**Problem:** Return the listing below word for word.

**Provided material:**
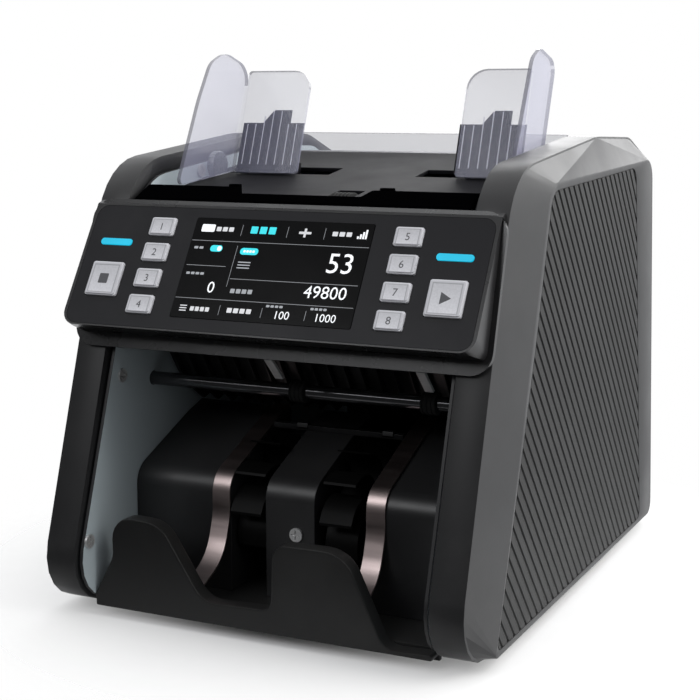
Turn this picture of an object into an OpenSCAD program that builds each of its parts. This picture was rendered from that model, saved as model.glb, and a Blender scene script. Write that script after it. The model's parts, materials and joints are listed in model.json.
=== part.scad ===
// Desktop banknote counting machine, built as separate named pieces.
// Millimetres. X runs across the machine, Y from front to rear, Z up.
// The origin lies under the middle of the machine, on the plane its feet rest on.

/* [Body] */
// Overall width across both side covers
body_w = 270; // [262:1:340]
// Overall depth from the front nose of the covers to the rear face
body_d = 345; // [330:1:420]
// Height of the side covers above the feet
cover_h = 267; // [256:1:330]
// Height of the rubber feet
foot_h = 3; // [2:0.5:10]
// Width of each side cover, measured across its flat front band
band_w = 19; // [16:0.5:24]
// How far the outer panel bulges beyond the front band
bulge = 8; // [3:0.5:10]
// Pitch of the slanted ribs on the outer panels
rib_pitch = 9.2; // [8:0.1:24]

/* [Control panel] */
// Width of the sloping face
face_w = 246; // [240:1:256]
// Height of the sloping face, measured along its slope
face_h = 76; // [75:0.5:92]
// Lean of the sloping face from the vertical, in degrees
face_lean = 31; // [26:0.5:33]
// Width of the display glass
screen_w = 110; // [80:1:118]
// Height of the display glass
screen_h = 60.5; // [44:0.5:62]
// Width of a small key
key_w = 16.2; // [12:0.2:18]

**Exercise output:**
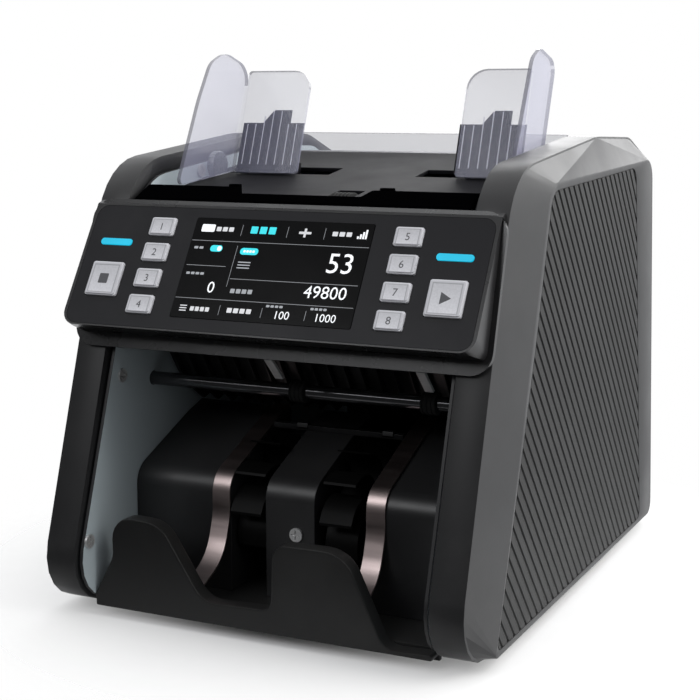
Turn this picture of an object into an OpenSCAD program that builds each of its parts. This picture was rendered from that model, saved as model.glb, and a Blender scene script. Write that script after it. The model's parts, materials and joints are listed in model.json.
=== part.scad ===
// Desktop banknote counting machine, built as separate named pieces.
// Millimetres. X runs across the machine, Y from front to rear, Z up.
// The origin lies under the middle of the machine, on the plane its feet rest on.

/* [Body] */
// Overall width across both side covers
body_w = 270; // [262:1:340]
// Overall depth from the front nose of the covers to the rear face
body_d = 345; // [330:1:420]
// Height of the side covers above the feet
cover_h = 267; // [256:1:330]
// Height of the rubber feet
foot_h = 3; // [2:0.5:10]
// Width of each side cover, measured across its flat front band
band_w = 19; // [16:0.5:24]
// How far the outer panel bulges beyond the front band
bulge = 8; // [3:0.5:10]
// Pitch of the slanted ribs on the outer panels
rib_pitch = 9.2; // [8:0.1:24]

/* [Control panel] */
// Width of the sloping face
face_w = 246; // [240:1:256]
// Height of the sloping face, measured along its slope
face_h = 76; // [75:0.5:92]
// Lean of the sloping face from the vertical, in degrees
face_lean = 31; // [26:0.5:33]
// Width of the display glass
screen_w = 110; // [80:1:118]
// Height of the display glass
screen_h = 60.5; // [44:0.5:62]
// Width of a small key
key_w = 16.2; // [12:0.2:18]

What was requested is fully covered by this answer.